An efficient method to improve the clustering performance using hybrid robust principal component analysis-spectral biclustering in rainfall patterns identification

In this study, hybrid RPCA-spectral biclustering model is proposed in identifying the Peninsular Malaysia rainfall pattern. This model is a combination between Robust Principal Component Analysis (RPCA) and biclustering in order to overcome the skewness problem that existed in the Peninsular Malaysia rainfall data. The ability of Robust PCA is more resilient to outlier given that it assesses every observation and downweights the ones which deviate from the data center compared to classical PCA. Meanwhile, two way-clustering able to simultaneously cluster along two variables and exhibit a high correlation compared to one-way cluster analysis.
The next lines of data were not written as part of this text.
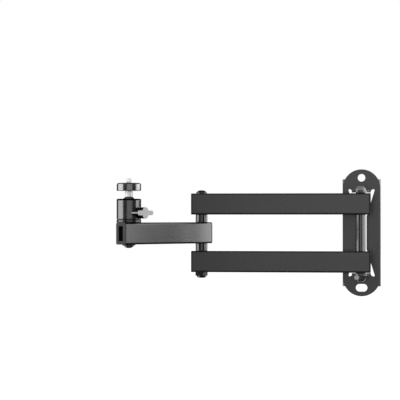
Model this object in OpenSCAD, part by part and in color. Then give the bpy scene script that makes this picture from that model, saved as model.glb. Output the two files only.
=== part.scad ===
// Double-arm wall mount for a small projector.
// A stamped plate screws to the wall. Two parallel square tubes swing on its ears, a single
// tube swings between them at the elbow, and a small ball head stands on its free end.
// The origin is on the wall at the middle of the plate. +Z is up, and the arms stand off
// the wall toward -Y and reach toward -X.

/* [Wall plate] */
// Width across the folded side flanges
plate_w = 45; // [42:0.5:60]
// Height from the outer face of each ear to the end of the plate
plate_end = 25; // [22:0.5:40]
// Sheet thickness of the plate and its ears
plate_t = 2.5; // [2:0.1:3]
// Depth of the side flanges, from the wall to the front face
flange_d = 6; // [5:0.5:10]
// Length from the end of the plate to the square end of each flange
shoulder_drop = 11.8; // [10:0.2:14]
// How far the round ends stay inside the flanges, on each side
shoulder_step = 0.5; // [0.3:0.1:2]
// Inside radius of every bend in the sheet
bend_r = 0.8; // [0.5:0.1:1.5]
// Diameter of the round screw hole at the top
hole_d = 9; // [6:0.1:11]
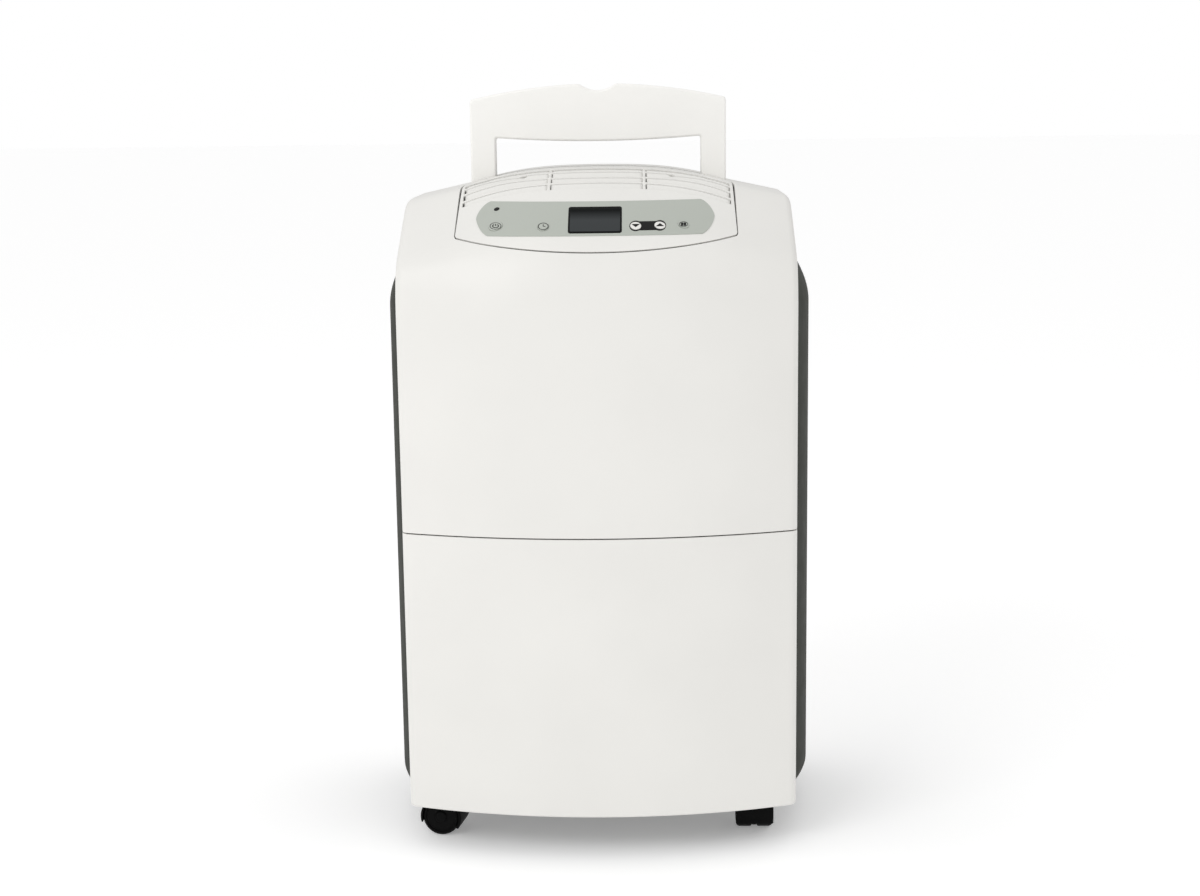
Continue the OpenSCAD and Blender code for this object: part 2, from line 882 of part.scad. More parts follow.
base_pan();
front_cover();
rear_cover();
side_panel_left();
side_panel_right();
top_panel();
panel_overlay();
display_window();
lcd_module();
arrow_band();
status_led();
control_board();
button_power();
button_timer();
button_down();
button_up();
button_fan();
handle();
handle_guides();
bay_cheeks();
bucket();
bucket_front();
bucket_lid();
float_arm();
float_block();
bay_wall();
mid_deck();
reed_switch();
compressor();
compressor_feet();
accumulator();
evaporator();
condenser();
refrigerant_pipes();
filter_drier();
fan_scroll();
fan_wheel();
fan_shaft();
fan_motor();
motor_bracket();
run_capacitor();
main_board();
humidity_sensor();
intake_grille();
filter_mesh();
drain_spigot();
cord_gland();
cabinet_screws();
caster_fork("fl");  // caster_fl_fork
caster_axle("fl");  // caster_fl_axle
caster_wheels("fl");  // caster_fl_wheels
caster_fork("fr");  // caster_fr_fork
caster_axle("fr");  // caster_fr_axle
caster_wheels("fr");  // caster_fr_wheels
caster_fork("rl");  // caster_rl_fork
caster_axle("rl");  // caster_rl_axle
caster_wheels("rl");  // caster_rl_wheels
caster_fork("rr");  // caster_rr_fork
caster_axle("rr");  // caster_rr_axle
caster_wheels("rr");  // caster_rr_wheels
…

The experimental results showed that the best cumulative percentage of variation in between 65%-70% for both Robust and classical PCA. Meanwhile, the number of clusters has improved from six disjointed cluster in Robust PCA-kMeans to eight disjointed cluster for the proposed model. Further analysis shows that the proposed model has smaller variation with the values of 0.0034 compared to 0.030 in Robust PCAkMeans model. Evident from this analysis, it is proven that the proposed RPCA-spectral biclustering model is predominantly acclimatized to the identifying rainfall patterns in Peninsular Malaysia due to the small variation of the clustering result.